114.4 Procedure where preexamination board is nonexistent. Any alien not provided with Form I-121 or Form I-448 who shall apply for admission at a point on the Canadian border where no board of special inquiry is located, if held for examination by such a board, shall be conveyed by the transportation company concerned to the nearest port of entry where a board of special inquiry is located; and, in the discretion of the appropriate United States immigration official, any alien not having been preexamined and not holding either of said forms, who shall apply for admission at a border point within one year after arriving at a Canadian seaport, shall be returned by the transportation company responsible, to the seaport of arrival for examination by United States immigration officials and (where proper) assessment of head tax in the manner required in the cases of aliens arriving at Canadian seaports and giving destinations in the United States, unless it shall appear that such alien was originally destined in good faith to Canada and has been actually residing in said country, or unless, upon examination, Canadian officials shall declare such alien eligible for residence in Canada and the transportation company involved shall arrange for his removal a reasonable distance from the boundary: Provided, That where the mental, physical, finan

*For statutory citation, see note to § 114.1.

cial, or moral status of the alien is such that in the opinion of the proper official such person should be returned to the initial point of departure in Canada, the transportation company or other interest concerned shall, upon request, return such alíen to such initial point of departure.* (Sec. 17, 43 Stat. 163; 8 U. S. C. 217) 114.5 Further examination at border port. All aliens seeking entry into the United States from Canada at the border ports without first having been pre-examined and granted Form I-121 or Form I-448, and who may not appear to the examining immigrant inspector clearly and beyond a doubt entitled to enter the United States; and those aliens holding either of said forms whose further examination is deemed necessary or advisable; and aliens brought to the border who have arrived in Canada by steamship lines or vessels which have not conformed to the requirements of section 17 of the Immigration Act of 1924 (43 Stat. 163; 8 U. S. C. 217), and who have not had two years' residence in Canada, shall, at the discretion of the examining immigrant inspector, be removed from the railroad train or other vehicle of travel by the owner, agent, or person in charge of the transportation line concerned, and delivered to the immigration office or such other place of detention as may be designated by the said examining immigrant inspector, for further examination.*

114.6 Canadian-born American Indians; exemption from immigration laws. American Indians born in Canada shall be permitted to enter the United States without inspection under the immigration laws. This right shall not extend to persons whose membership in Indian tribes or families is created by adoption.* (45 Stat. 401; 8 U. S. C. 226a)
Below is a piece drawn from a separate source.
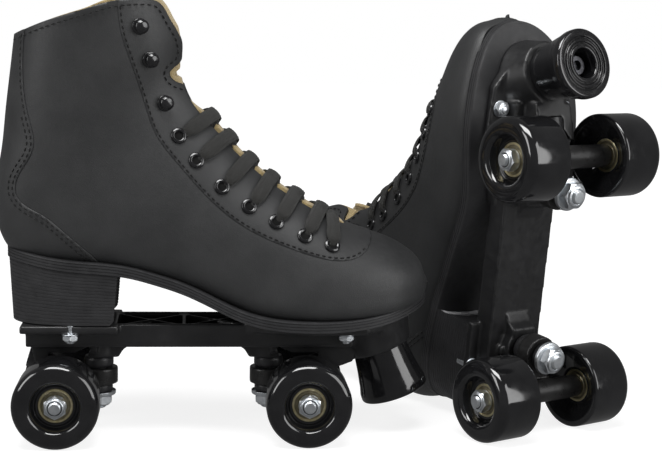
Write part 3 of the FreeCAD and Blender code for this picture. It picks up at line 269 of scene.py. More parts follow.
def add_piece(side, name, verts, faces, material, body, slot, replaces=(), uv=None, sharp=38):
    """Makes a piece from points in the skate's own frame (mm); a left skate gets the mirror image."""
    points = np.array(verts, float).reshape(-1, 3)
    if side == "left":
        points = points * np.array([1, -1, 1])
    matrix = np.array(PLACES[side])
    points = points @ matrix[:3, :3].T + matrix[:3, 3]
    mesh = bpy.data.meshes.new(side + "_" + name)
    ordered = [tuple(face)[::-1] for face in faces] if side == "left" else [tuple(face) for face in faces]
    mesh.from_pydata([tuple(point) for point in points], [], ordered)
    if uv is not None:
        layer = mesh.uv_layers.new(name="weave")
        for loop in mesh.loops:
            layer.data[loop.index].uv = uv[loop.vertex_index]
    mesh.materials.append(MATERIALS[material])
    mesh.shade_smooth()
    mesh.set_sharp_from_angle(angle=math.radians(sharp))
    mesh.update()
    piece = bpy.data.objects.new(side + "_" + name, mesh)
    bpy.context.scene.collection.objects.link(piece)
    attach(piece, side + "_" + body)
    if replaces:
        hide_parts(*[side + "_" + node for node in replaces])
    return piece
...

114.7 Residence in contiguous territory by aliens who traveled on noncomplying line. Where an alien has entered foreign contiguous territory by a transportation line not signatory to the agreement made pursuant to section 23 of the Immigration Act of 1917 (39 Stat. 892; 8 U. S. C. 160), and section 17 of the Immigration Act of 1924 (43 Stat. 163; 8 Ú. S. C. 217), with the intention, actually carried into effect, of taking up permanent residence in such foreign contiguous territory, and such arrival and the taking up of residence occurred at least two years prior to the time of making application for admission to the United States, the admissibility of such alien will not be destroyed merely by reason of temporary absence, without relinquishment of domicile, from such foreign contiguous territory subsequent to the time of taking up permanent residence therein.*

*For statutory citation, see note to § 114.1.